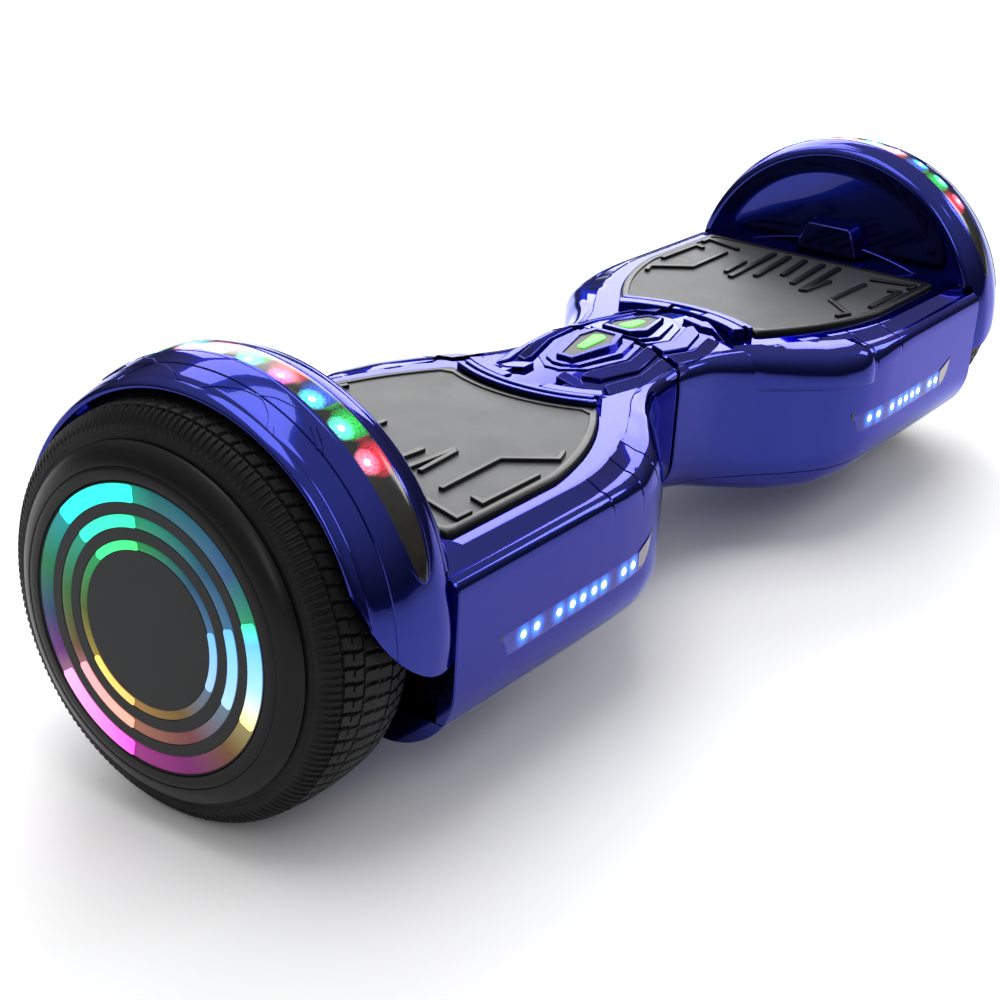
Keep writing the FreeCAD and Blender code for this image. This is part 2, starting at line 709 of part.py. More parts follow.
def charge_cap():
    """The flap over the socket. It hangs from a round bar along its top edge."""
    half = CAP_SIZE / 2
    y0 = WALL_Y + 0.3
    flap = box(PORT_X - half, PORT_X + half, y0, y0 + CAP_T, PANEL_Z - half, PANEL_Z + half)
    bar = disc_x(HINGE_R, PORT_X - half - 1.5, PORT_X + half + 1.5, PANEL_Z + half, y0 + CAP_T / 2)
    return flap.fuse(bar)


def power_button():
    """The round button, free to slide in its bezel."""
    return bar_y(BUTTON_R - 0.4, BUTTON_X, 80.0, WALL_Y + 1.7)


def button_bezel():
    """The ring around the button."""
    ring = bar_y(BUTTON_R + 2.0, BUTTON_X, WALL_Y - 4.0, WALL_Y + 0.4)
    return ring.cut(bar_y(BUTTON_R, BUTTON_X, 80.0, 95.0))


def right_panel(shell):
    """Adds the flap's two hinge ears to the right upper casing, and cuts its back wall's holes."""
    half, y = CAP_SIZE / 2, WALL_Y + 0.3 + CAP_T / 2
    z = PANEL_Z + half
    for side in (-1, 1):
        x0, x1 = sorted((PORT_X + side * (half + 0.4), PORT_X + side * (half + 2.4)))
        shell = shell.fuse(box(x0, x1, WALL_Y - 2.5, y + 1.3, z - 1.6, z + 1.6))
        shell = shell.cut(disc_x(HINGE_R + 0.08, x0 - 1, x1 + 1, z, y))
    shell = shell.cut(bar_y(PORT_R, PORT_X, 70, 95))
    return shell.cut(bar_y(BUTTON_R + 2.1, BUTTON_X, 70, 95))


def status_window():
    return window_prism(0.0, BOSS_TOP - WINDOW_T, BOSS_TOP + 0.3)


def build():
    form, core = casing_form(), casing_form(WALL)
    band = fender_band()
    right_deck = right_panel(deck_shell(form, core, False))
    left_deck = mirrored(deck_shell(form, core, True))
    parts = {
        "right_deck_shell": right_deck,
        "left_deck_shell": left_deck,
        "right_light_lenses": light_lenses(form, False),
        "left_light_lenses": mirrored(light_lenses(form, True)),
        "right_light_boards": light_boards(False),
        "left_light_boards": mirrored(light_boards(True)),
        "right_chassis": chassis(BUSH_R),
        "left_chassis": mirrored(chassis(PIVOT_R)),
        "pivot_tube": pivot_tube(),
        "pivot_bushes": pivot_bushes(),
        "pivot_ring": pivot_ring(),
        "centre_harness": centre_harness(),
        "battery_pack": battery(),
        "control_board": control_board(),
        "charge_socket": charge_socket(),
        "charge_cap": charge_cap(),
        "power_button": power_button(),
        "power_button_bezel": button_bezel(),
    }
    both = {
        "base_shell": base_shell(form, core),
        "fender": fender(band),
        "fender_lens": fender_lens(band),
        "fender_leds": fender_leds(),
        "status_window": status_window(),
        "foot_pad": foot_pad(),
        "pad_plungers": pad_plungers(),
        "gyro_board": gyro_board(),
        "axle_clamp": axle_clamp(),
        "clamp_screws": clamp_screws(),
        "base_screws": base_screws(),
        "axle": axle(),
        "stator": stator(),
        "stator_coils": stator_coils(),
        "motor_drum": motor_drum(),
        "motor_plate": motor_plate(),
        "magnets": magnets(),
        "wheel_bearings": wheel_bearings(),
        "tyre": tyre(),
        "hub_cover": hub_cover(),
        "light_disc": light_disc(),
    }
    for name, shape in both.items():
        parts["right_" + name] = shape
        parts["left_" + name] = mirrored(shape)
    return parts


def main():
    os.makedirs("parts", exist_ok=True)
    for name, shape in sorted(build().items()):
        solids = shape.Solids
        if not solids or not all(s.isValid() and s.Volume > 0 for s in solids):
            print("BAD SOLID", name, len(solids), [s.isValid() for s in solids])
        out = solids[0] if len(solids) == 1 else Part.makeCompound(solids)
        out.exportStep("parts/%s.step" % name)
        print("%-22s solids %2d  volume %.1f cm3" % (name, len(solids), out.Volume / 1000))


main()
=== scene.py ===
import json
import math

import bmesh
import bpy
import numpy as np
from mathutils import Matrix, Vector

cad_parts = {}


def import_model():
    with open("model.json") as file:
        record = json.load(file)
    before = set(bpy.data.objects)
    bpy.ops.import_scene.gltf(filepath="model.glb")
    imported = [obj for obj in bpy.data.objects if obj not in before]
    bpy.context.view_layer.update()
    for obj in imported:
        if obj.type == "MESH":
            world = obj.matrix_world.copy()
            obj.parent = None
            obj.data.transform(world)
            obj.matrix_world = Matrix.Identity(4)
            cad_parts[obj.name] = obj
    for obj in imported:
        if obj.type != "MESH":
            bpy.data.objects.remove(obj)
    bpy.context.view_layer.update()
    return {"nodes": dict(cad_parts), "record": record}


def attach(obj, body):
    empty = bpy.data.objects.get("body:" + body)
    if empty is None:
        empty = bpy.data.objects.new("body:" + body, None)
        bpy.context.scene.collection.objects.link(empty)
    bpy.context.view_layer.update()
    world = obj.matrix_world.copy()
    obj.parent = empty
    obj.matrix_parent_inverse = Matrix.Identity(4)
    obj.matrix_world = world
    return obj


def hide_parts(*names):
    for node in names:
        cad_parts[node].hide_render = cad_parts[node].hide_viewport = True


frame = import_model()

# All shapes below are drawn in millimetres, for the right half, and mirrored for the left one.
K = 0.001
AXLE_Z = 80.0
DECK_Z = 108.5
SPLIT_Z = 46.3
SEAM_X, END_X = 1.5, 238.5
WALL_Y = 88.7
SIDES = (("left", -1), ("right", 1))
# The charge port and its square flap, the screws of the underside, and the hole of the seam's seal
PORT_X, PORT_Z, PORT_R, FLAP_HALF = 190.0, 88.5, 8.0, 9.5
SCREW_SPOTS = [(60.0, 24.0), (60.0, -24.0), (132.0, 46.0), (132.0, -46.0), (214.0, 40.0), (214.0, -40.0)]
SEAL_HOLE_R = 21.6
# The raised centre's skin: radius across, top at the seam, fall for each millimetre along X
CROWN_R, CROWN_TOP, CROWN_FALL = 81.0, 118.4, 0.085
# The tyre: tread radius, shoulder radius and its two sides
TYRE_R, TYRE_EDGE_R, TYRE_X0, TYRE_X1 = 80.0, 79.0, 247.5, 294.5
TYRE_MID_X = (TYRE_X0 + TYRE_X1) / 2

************

- _Given task_:
Return a word-for-word copy of the lines from the beginning of the listing to the line holding "return ring.cut(bar_y(BUTTON_R, BUTTON_X, 80.0, 95.0))", both kept.

- _Task solution_:
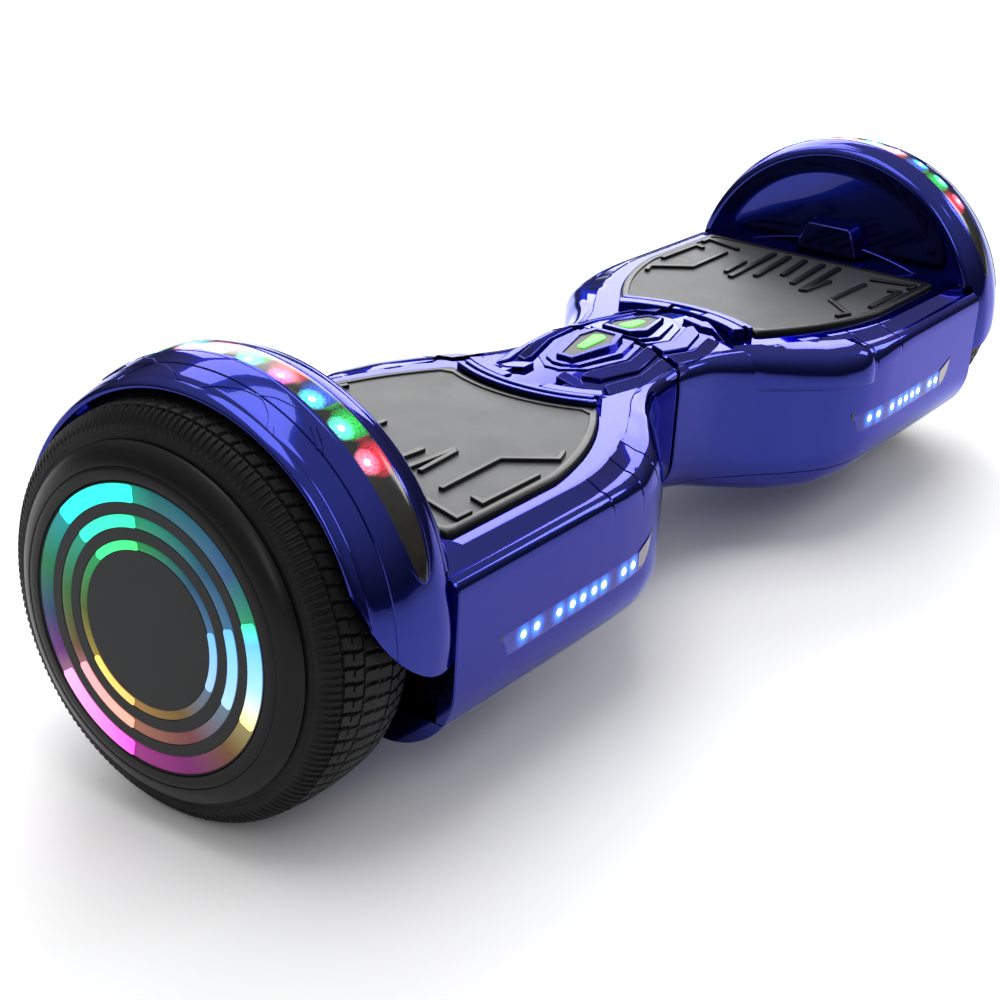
Keep writing the FreeCAD and Blender code for this image. This is part 2, starting at line 709 of part.py. More parts follow.
def charge_cap():
    """The flap over the socket. It hangs from a round bar along its top edge."""
    half = CAP_SIZE / 2
    y0 = WALL_Y + 0.3
    flap = box(PORT_X - half, PORT_X + half, y0, y0 + CAP_T, PANEL_Z - half, PANEL_Z + half)
    bar = disc_x(HINGE_R, PORT_X - half - 1.5, PORT_X + half + 1.5, PANEL_Z + half, y0 + CAP_T / 2)
    return flap.fuse(bar)


def power_button():
    """The round button, free to slide in its bezel."""
    return bar_y(BUTTON_R - 0.4, BUTTON_X, 80.0, WALL_Y + 1.7)


def button_bezel():
    """The ring around the button."""
    ring = bar_y(BUTTON_R + 2.0, BUTTON_X, WALL_Y - 4.0, WALL_Y + 0.4)
    return ring.cut(bar_y(BUTTON_R, BUTTON_X, 80.0, 95.0))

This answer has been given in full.